» YOUR INSTRUCTIONS: Quote the whole listing verbatim.

----

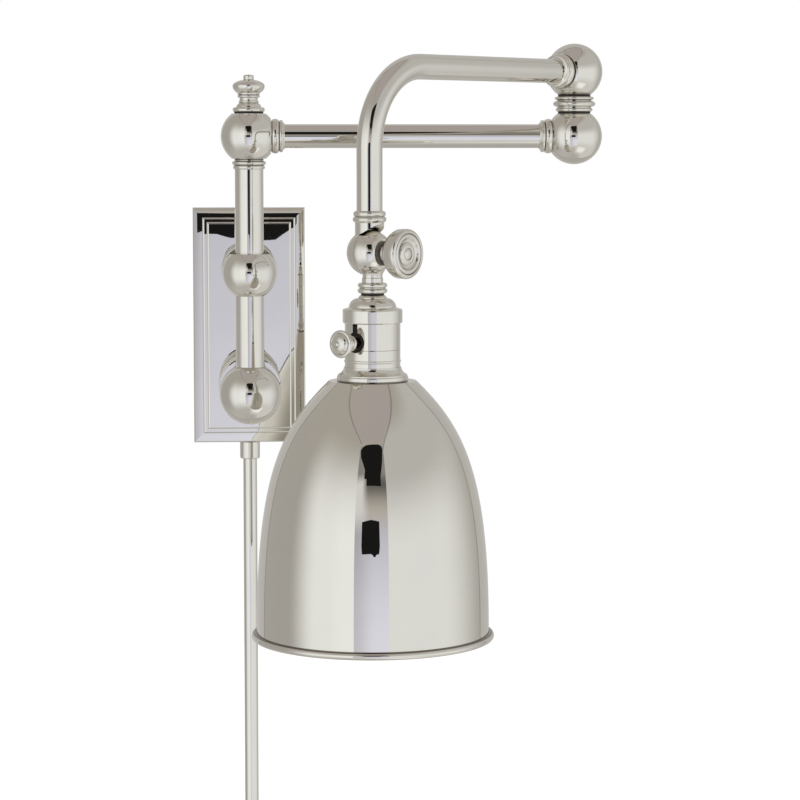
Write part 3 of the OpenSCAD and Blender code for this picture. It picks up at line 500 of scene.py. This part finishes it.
def coated(name, colour, other, roughness, scale):
    """A dull material with two mixed tones, and a roughness and relief that follow them."""
    made = bpy.data.materials.new(name)
    made.use_nodes = True
    tree = made.node_tree
    shader = tree.nodes["Principled BSDF"]
    place = tree.nodes.new("ShaderNodeTexCoord").outputs["Object"]
    spots = node(tree, "ShaderNodeTexNoise", Vector=place, Scale=scale, Detail=3.0)
    tree.links.new(mixed(tree, spots.outputs["Fac"], colour, other), shader.inputs["Base Color"])
    uneven = fade(tree, spots.outputs["Fac"], 0.3, 0.7, roughness - COAT_UNEVEN, roughness + COAT_UNEVEN)
    tree.links.new(uneven, shader.inputs["Roughness"])
    bump = node(tree, "ShaderNodeBump", Strength=1.0, Distance=COAT_RELIEF, Height=spots.outputs["Fac"])
    tree.links.new(bump.outputs[0], shader.inputs["Normal"])
    return made


def polished(name):
    """Polished nickel plating, in a material of its own."""
    return metal(name, NICKEL, NICKEL_HAZED, clean=0.006, hazy=0.028, relief=0.08 * MICRON)


GREEN, GREEN_LIGHTER = (0.02, 0.19, 0.05, 1), (0.03, 0.26, 0.08, 1)
green = coated("green_screw", GREEN, GREEN_LIGHTER, roughness=0.4, scale=500)
dress(green, "green_screw", "ground_screw")
nickel = polished("polished_nickel")
dress(nickel, "polished_nickel", "plate_screws")

# Standoffs and post
# Two turned bars with balls at their ends stand out from the plate and carry the post, a
# brass tube of 3/4 inch. All are nickel plated. The balls and the post are polished, and the
# bars behind the balls are left satin.
SATIN = 0.5
BALL_BACK = -0.058
SATIN_FADE = 0.004
satin_nickel = polished("standoff_nickel")
tree = satin_nickel.node_tree
behind = fade(tree, spot_of(tree)["Y"], BALL_BACK, BALL_BACK + SATIN_FADE, 0.0, SATIN)
shader = tree.nodes["Principled BSDF"]
polish = shader.inputs["Roughness"].links[0].from_socket
tree.links.new(maths(tree, "ADD", polish, behind), shader.inputs["Roughness"])
tree.links.new(maths(tree, "SUBTRACT", 1.0, behind), shader.inputs["Metallic"])
dress(satin_nickel, "polished_nickel", "lower_standoff", "upper_standoff")
dress(nickel, "polished_nickel", "post_tube")


# Post collar
# A short ringed collar, turned from brass bar and soldered on the post's top, under the
# knuckle of the lower arm.
def arc(x, y, r, start, end, steps=10):
    """Points on a circle about (x, y), from one angle to another."""
    return oval(x, y, r, r, start, end, steps)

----

» TASK ANSWER:
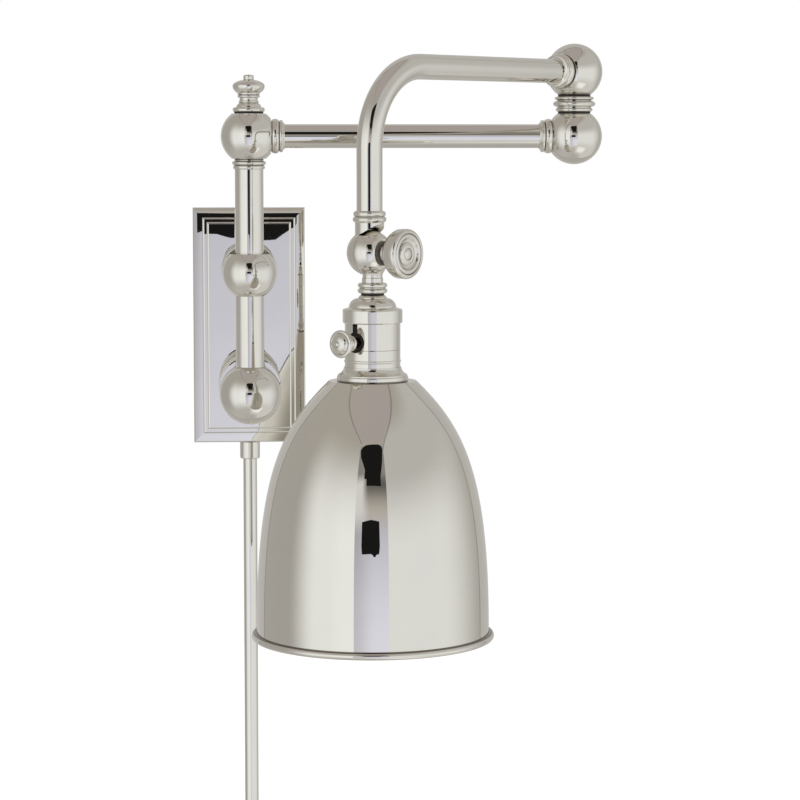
Write part 3 of the OpenSCAD and Blender code for this picture. It picks up at line 500 of scene.py. This part finishes it.
def coated(name, colour, other, roughness, scale):
    """A dull material with two mixed tones, and a roughness and relief that follow them."""
    made = bpy.data.materials.new(name)
    made.use_nodes = True
    tree = made.node_tree
    shader = tree.nodes["Principled BSDF"]
    place = tree.nodes.new("ShaderNodeTexCoord").outputs["Object"]
    spots = node(tree, "ShaderNodeTexNoise", Vector=place, Scale=scale, Detail=3.0)
    tree.links.new(mixed(tree, spots.outputs["Fac"], colour, other), shader.inputs["Base Color"])
    uneven = fade(tree, spots.outputs["Fac"], 0.3, 0.7, roughness - COAT_UNEVEN, roughness + COAT_UNEVEN)
    tree.links.new(uneven, shader.inputs["Roughness"])
    bump = node(tree, "ShaderNodeBump", Strength=1.0, Distance=COAT_RELIEF, Height=spots.outputs["Fac"])
    tree.links.new(bump.outputs[0], shader.inputs["Normal"])
    return made


def polished(name):
    """Polished nickel plating, in a material of its own."""
    return metal(name, NICKEL, NICKEL_HAZED, clean=0.006, hazy=0.028, relief=0.08 * MICRON)


GREEN, GREEN_LIGHTER = (0.02, 0.19, 0.05, 1), (0.03, 0.26, 0.08, 1)
green = coated("green_screw", GREEN, GREEN_LIGHTER, roughness=0.4, scale=500)
dress(green, "green_screw", "ground_screw")
nickel = polished("polished_nickel")
dress(nickel, "polished_nickel", "plate_screws")

# Standoffs and post
# Two turned bars with balls at their ends stand out from the plate and carry the post, a
# brass tube of 3/4 inch. All are nickel plated. The balls and the post are polished, and the
# bars behind the balls are left satin.
SATIN = 0.5
BALL_BACK = -0.058
SATIN_FADE = 0.004
satin_nickel = polished("standoff_nickel")
tree = satin_nickel.node_tree
behind = fade(tree, spot_of(tree)["Y"], BALL_BACK, BALL_BACK + SATIN_FADE, 0.0, SATIN)
shader = tree.nodes["Principled BSDF"]
polish = shader.inputs["Roughness"].links[0].from_socket
tree.links.new(maths(tree, "ADD", polish, behind), shader.inputs["Roughness"])
tree.links.new(maths(tree, "SUBTRACT", 1.0, behind), shader.inputs["Metallic"])
dress(satin_nickel, "polished_nickel", "lower_standoff", "upper_standoff")
dress(nickel, "polished_nickel", "post_tube")


# Post collar
# A short ringed collar, turned from brass bar and soldered on the post's top, under the
# knuckle of the lower arm.
def arc(x, y, r, start, end, steps=10):
    """Points on a circle about (x, y), from one angle to another."""
    return oval(x, y, r, r, start, end, steps)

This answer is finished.